If someone goes through chronic stress, their cortisol levels are chronically elevated, the immune systems supposed to take care of the inflammations is suddenly glitching.

But preventing inflammation isn’t the only function of cortisol. If you are analysing a healthy person, cortisol tends to rise and fall throughout the day in a very predictable manner. Usually cortisol levels are at its highest almost 30 minutes after we wake up. After this morning peak, the levels usually decline throughout the day and bottoms out before a person falls asleep. It is this rise and fall of cortisol that maintains Circadian Rhythms. For the uninitiated, it is the rhythm of life that governs everything from our sleep to cellular repair to maintenance to even appetite.

Now let’s talk about what happens when chronic stress kicks in, specifically, when chronic stress kicks late evening. We are talking about late evening because it is the most common thing, taken any population across the world.

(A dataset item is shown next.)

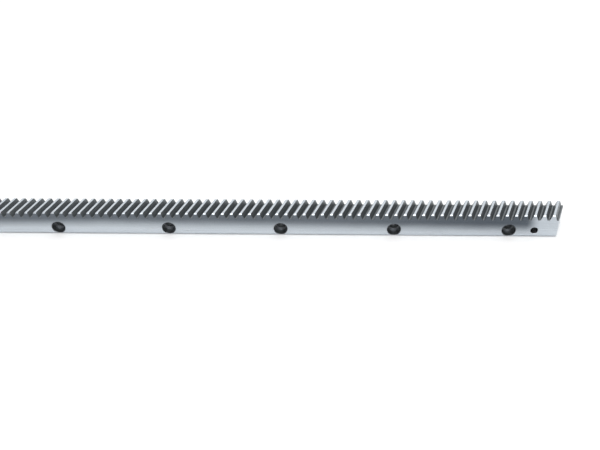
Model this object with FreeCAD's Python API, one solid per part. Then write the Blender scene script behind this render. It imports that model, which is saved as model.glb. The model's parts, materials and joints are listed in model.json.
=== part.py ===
"""Helical gear rack: one ground steel bar with teeth along the top and a row of counterbored bolt holes.

Millimetres. X runs along the bar, Y across it from the front face to the back face, Z up to the tooth tips.
The origin is at the middle of the bar's length and width, on the bottom face.
The back face is the one that is screwed to the machine; the bolt heads sit in the front face.
"""
import FreeCAD, Part
import math
import os

# Bar
LENGTH = 1000.0
WIDTH = 29.0
HEIGHT = 29.0
BOTTOM_CHAMFER = 2.0
TIP_CHAMFER = 1.0
END_CHAMFER = 0.5

# Teeth, in the section square to a tooth; the last value is where a tooth space lies beyond each cut end
NORMAL_MODULE = 3.0
PRESSURE_ANGLE = 20.0
HELIX_ANGLE = 19.0 + 31.0 / 60.0 + 42.0 / 3600.0
ADDENDUM = 1.0 * NORMAL_MODULE
DEDENDUM = 1.25 * NORMAL_MODULE
ROOT_FILLET = 0.3 * NORMAL_MODULE
END_SPACE_SHIFT = -1.0

# Bolt holes, counterbored from the front face
BOLT_SPACING = 125.0
HOLE_HEIGHT = 9.0
BOLT_HOLE_RADIUS = 5.0
COUNTERBORE_RADIUS = 7.5
COUNTERBORE_DEPTH = 9.0

# Dowel holes, one outside each end bolt
DOWEL_FROM_BOLT = 27.5
DOWEL_HOLE_RADIUS = 3.85

# Countersink on every hole mouth
MOUTH_CHAMFER = 0.4

# How far a cutting shape reaches past what it cuts
OVERCUT = 1.0

helix = math.radians(HELIX_ANGLE)
along_pitch = math.pi * NORMAL_MODULE / math.cos(helix)
end_slant = WIDTH * math.tan(helix)
front_y = -WIDTH / 2
back_y = WIDTH / 2
along_tooth = FreeCAD.Vector(math.sin(helix), math.cos(helix), 0)
across_tooth = FreeCAD.Vector(math.cos(helix), -math.sin(helix), 0)
up = FreeCAD.Vector(0, 0, 1)


def bar():
    """The plain bar: a chamfered section run along X, with both ends cut parallel to the teeth."""
    run = LENGTH + 2 * end_slant
    left = -run / 2
    outline = [
        (front_y + BOTTOM_CHAMFER, 0),
        (back_y - BOTTOM_CHAMFER, 0),
        (back_y, BOTTOM_CHAMFER),
        (back_y, HEIGHT - TIP_CHAMFER),
        (back_y - TIP_CHAMFER, HEIGHT),
        (front_y + TIP_CHAMFER, HEIGHT),
        (front_y, HEIGHT - TIP_CHAMFER),
        (front_y, BOTTOM_CHAMFER),
    ]
    points = [FreeCAD.Vector(left, y, z) for y, z in outline]
    section = Part.Face(Part.makePolygon(points + points[:1]))
    long_bar = section.extrude(FreeCAD.Vector(run, 0, 0))
    return chamfer_ends(long_bar.common(slanted_block()))


def slanted_block():
    """A block over the bar whose plan is the parallelogram that the slanted ends leave."""
    half = LENGTH / 2
    reach = WIDTH / 2 + OVERCUT
    shift = reach * math.tan(helix)
    plan = [
        (-half - shift, -reach),
        (half - shift, -reach),
        (half + shift, reach),
        (-half + shift, reach),
    ]
    points = [FreeCAD.Vector(x, y, -OVERCUT) for x, y in plan]
    return Part.Face(Part.makePolygon(points + points[:1])).extrude(up * (HEIGHT + 2 * OVERCUT))


def chamfer_ends(blank):
    """Breaks the edges round both end faces."""
    end_faces = [f for f in blank.Faces if abs(f.normalAt(0, 0).dot(across_tooth)) > 0.999]
    edges = [edge for face in end_faces for edge in face.Edges]
    return blank.makeChamfer(END_CHAMFER, edges)


def tooth_space(middle_x):
    """The metal taken out between two teeth: straight flanks, a flat root and a fillet in each root corner."""
    slope = math.tan(math.radians(PRESSURE_ANGLE))
    pitch_z = HEIGHT - ADDENDUM
    root_z = pitch_z - DEDENDUM
    top_z = HEIGHT + OVERCUT
    half_at_pitch = math.pi * NORMAL_MODULE / 4
    half_at_root = half_at_pitch - DEDENDUM * slope
    half_at_top = half_at_pitch + (top_z - pitch_z) * slope

    # The section stands far enough in front of the bar to clear its front face
    back_off = WIDTH / math.cos(helix)
    start = FreeCAD.Vector(middle_x, 0, 0) - along_tooth * back_off

    def at(u, z):
        return start + across_tooth * u + up * z

    # Each fillet turns from the flat root into the flank
    flank_turn = math.radians(90 - PRESSURE_ANGLE)
    centre_from_middle = half_at_root - ROOT_FILLET * math.tan(flank_turn / 2)

    def fillet_point(side, turn):
        u = side * (centre_from_middle + ROOT_FILLET * math.sin(turn))
        return at(u, root_z + ROOT_FILLET * (1 - math.cos(turn)))

    left_root, left_middle, left_flank = [fillet_point(-1, flank_turn * k) for k in (0, 0.5, 1)]
    right_root, right_middle, right_flank = [fillet_point(1, flank_turn * k) for k in (0, 0.5, 1)]
    left_top = at(-half_at_top, top_z)
    right_top = at(half_at_top, top_z)
    wire = Part.Wire([
        Part.LineSegment(left_top, left_flank).toShape(),
        Part.Arc(left_flank, left_middle, left_root).toShape(),
        Part.LineSegment(left_root, right_root).toShape(),
        Part.Arc(right_root, right_middle, right_flank).toShape(),
        Part.LineSegment(right_flank, right_top).toShape(),
        Part.LineSegment(right_top, left_top).toShape(),
    ])
    return Part.Face(wire).extrude(along_tooth * (2 * back_off))


def tooth_spaces():
    """Tooth spaces at every pitch, from past the left end to past the right one."""
    first = END_SPACE_SHIFT - LENGTH / 2
    pitches = math.ceil(LENGTH / along_pitch)
    return [tooth_space(first + i * along_pitch) for i in range(-1, pitches + 2)]


def stepped_hole(x, steps):
    """A round cutter square to the front face; steps are (depth from the front face, radius) corners."""
    points = [FreeCAD.Vector(x, front_y - OVERCUT, HOLE_HEIGHT)]
    points += [FreeCAD.Vector(x + radius, front_y + depth, HOLE_HEIGHT) for depth, radius in steps]
    points += [FreeCAD.Vector(x, back_y + OVERCUT, HOLE_HEIGHT)]
    face = Part.Face(Part.makePolygon(points + points[:1]))
    return face.revolve(points[0], FreeCAD.Vector(0, 1, 0), 360)


def bolt_hole(x):
    """Clearance hole with a counterbore for a socket head, both mouths lightly countersunk."""
    return stepped_hole(x, [
        (-OVERCUT, COUNTERBORE_RADIUS + MOUTH_CHAMFER + OVERCUT),
        (MOUTH_CHAMFER, COUNTERBORE_RADIUS),
        (COUNTERBORE_DEPTH, COUNTERBORE_RADIUS),
        (COUNTERBORE_DEPTH, BOLT_HOLE_RADIUS),
        (WIDTH - MOUTH_CHAMFER, BOLT_HOLE_RADIUS),
        (WIDTH + OVERCUT, BOLT_HOLE_RADIUS + MOUTH_CHAMFER + OVERCUT),
    ])


def dowel_hole(x):
    """Straight hole right through, with both mouths lightly countersunk."""
    return stepped_hole(x, [
        (-OVERCUT, DOWEL_HOLE_RADIUS + MOUTH_CHAMFER + OVERCUT),
        (MOUTH_CHAMFER, DOWEL_HOLE_RADIUS),
        (WIDTH - MOUTH_CHAMFER, DOWEL_HOLE_RADIUS),
        (WIDTH + OVERCUT, DOWEL_HOLE_RADIUS + MOUTH_CHAMFER + OVERCUT),
    ])


def holes():
    """Bolt holes centred on the back face, so the spacing runs on from one bar to the next, and two dowel holes."""
    count = math.floor(LENGTH / BOLT_SPACING)
    middle_x = end_slant / 2
    first_x = middle_x - (count - 1) * BOLT_SPACING / 2
    last_x = middle_x + (count - 1) * BOLT_SPACING / 2
    bolts = [bolt_hole(first_x + i * BOLT_SPACING) for i in range(count)]
    dowels = [dowel_hole(first_x - DOWEL_FROM_BOLT), dowel_hole(last_x + DOWEL_FROM_BOLT)]
    return bolts + dowels


def gear_rack():
    """The finished rack."""
    return bar().cut(tooth_spaces()).cut(holes())


os.makedirs("parts", exist_ok=True)
rack = gear_rack()
solid = rack.Solids[0]
print("solids", len(rack.Solids), "faces", len(solid.Faces), "volume", round(solid.Volume), "valid", solid.isValid())
solid.exportStep("parts/gear_rack.step")
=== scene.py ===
"""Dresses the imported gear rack: ground steel with broken edges, on a pale floor under soft light."""

import json
import math

import bpy
from mathutils import Matrix, Vector

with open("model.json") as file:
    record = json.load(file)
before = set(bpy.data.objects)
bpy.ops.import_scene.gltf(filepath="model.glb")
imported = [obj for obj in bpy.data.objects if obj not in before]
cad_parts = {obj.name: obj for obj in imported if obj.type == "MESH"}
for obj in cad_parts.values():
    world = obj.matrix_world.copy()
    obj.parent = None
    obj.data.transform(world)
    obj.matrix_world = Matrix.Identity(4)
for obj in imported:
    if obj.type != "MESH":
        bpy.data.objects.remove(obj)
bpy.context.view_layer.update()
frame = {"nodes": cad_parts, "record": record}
rack = frame["nodes"]["gear_rack"]
mounts = {mount["name"]: mount for mount in frame["record"]["mounts"]}
MM = 0.001
METRES_TO_MM = 1000.0

# Bar and teeth, in millimetres: a point's place tells the lands, flanks, roots and ends apart
HELIX = math.radians(19.0 + 31.0 / 60.0 + 42.0 / 3600.0)
ALONG_TOOTH = (math.sin(HELIX), math.cos(HELIX), 0.0)
ACROSS_TOOTH = (math.cos(HELIX), -math.sin(HELIX), 0.0)
UP = (0.0, 0.0, 1.0)
TIP_Z = 29.0
ROOT_Z = 22.25
NEAR_ROOT_Z = ROOT_Z + 0.5
HALF_WIDTH = 14.5
HALF_LENGTH = mounts["right_end"]["pos_m"][0] / MM
SLACK = 0.05

# A surface faces a direction where its normal, one unit long, reaches at least this far along it
FACES_SIDE = 0.2
FACES_END = 0.99
FACES_UP = 0.5

# Broken edges, in millimetres: their width, and how far down a flank the surface still counts as edge
EDGE_BREAK = 0.25
EDGE_REACH = 0.275
EDGE_SEGMENTS = 2

# The sharp edges of the teeth and holes are broken, but not those at the bar's ends and the holes' mouths
SHARP_ANGLE = math.radians(46)
TEETH_START_Z = ROOT_Z - 1.0
END_MARGIN = 1.5
MOUTH_MARGIN = 1.0

# Corners nearer than the weld, in millimetres, are joined, and edges over the crease angle stay creased
WELD = 0.001
CREASE_ANGLE = math.radians(30)

# Holes, in millimetres from the middle of their row: a mouth's radius takes in its countersink
ROW_X = mounts["bolt_pair_outer"]["pos_m"][0] / MM
HOLE_Z = mounts["bolt_pair_outer"]["pos_m"][2] / MM
FIRST_BOLT = mounts["bolt_pair_inner"]["dims"]["spacing_x_mm"] / 2
LAST_BOLT = mounts["bolt_pair_outer"]["dims"]["spacing_x_mm"] / 2
DOWEL = mounts["dowel_pair"]["dims"]["spacing_x_mm"] / 2
BOLT_MOUTH_RADIUS = 8.2
DOWEL_MOUTH_RADIUS = 4.5

# Painted shade under the teeth, standing in for a dark reflection, in millimetres: it fades between two
# heights and reaches lower with each millimetre outwards
SHADE_BAND_STARTS = 7.7
SHADE_BAND_FULL = 25.2
SHADE_BAND_DROP = 0.0105
SHADE_BAND_UNEVENNESS = 3.0

# The painted shade is weaker round the bar's middle and near its ends, for so many millimetres and fading for
# some more
MIDDLE_SHARE = 0.93
MIDDLE_REACH = 250.0
MIDDLE_FADED = 430.0
END_SHARE = 0.215
END_REACH = 24.0
END_FADED = 40.0

# Colours of the steel, with painted shade for the band under the teeth, the tooth spaces and the holes
PALE_STEEL = (0.635, 0.68, 0.72, 1)
GREY_STEEL = (0.545, 0.595, 0.645, 1)
STREAK_COLOUR = (0.45, 0.49, 0.53, 1)
LINE_COLOUR = (0.40, 0.44, 0.48, 1)
# Painted shade: a dark band under the teeth that stands in for a dark reflection
SHADE_BAND_COLOUR = (0.083, 0.097, 0.114, 1)
# Tooth spaces: darker partly for their cut finish and partly as painted shade; the roots darker still as
# painted shade
PALE_FLANK = (0.33, 0.355, 0.37, 1)
DARK_FLANK = (0.215, 0.235, 0.247, 1)
ROOT_SHADE_COLOUR = (0.21, 0.225, 0.235, 1)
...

Evening stress can cause numbing or spiking of the cortisol levels and both of these amount to health risks. If our body’s cortisol levels are dulled in the evening, we are exposing ourselves to a nervous system collapse. This can in turn bring in obesity, diabetes and blood pressure.

Now if the cortisol levels are high in the evening, it can significantly disrupt the sleep cycles. The long term effects?

Flattening” of the body’s normal cortisol slope ie you see that morning cortisol levels are not as elevated, and evening levels aren’t as low,” she says. This sort of shift could throw off the body’s circadian rhythms in ways that contribute to a range of health issues. The worst part of this? It happens over a period of years, and we will not even be knowing about it. We can indeed know about it if we are consciously thinking of our body’s and mind’s states.

The one thing which can help you with this is meditation. You can download from a host of apps like Headspace, Calm etc. Meditation will put you at ease, help you fall asleep and even add a lot of clarity to your mind through to the next day.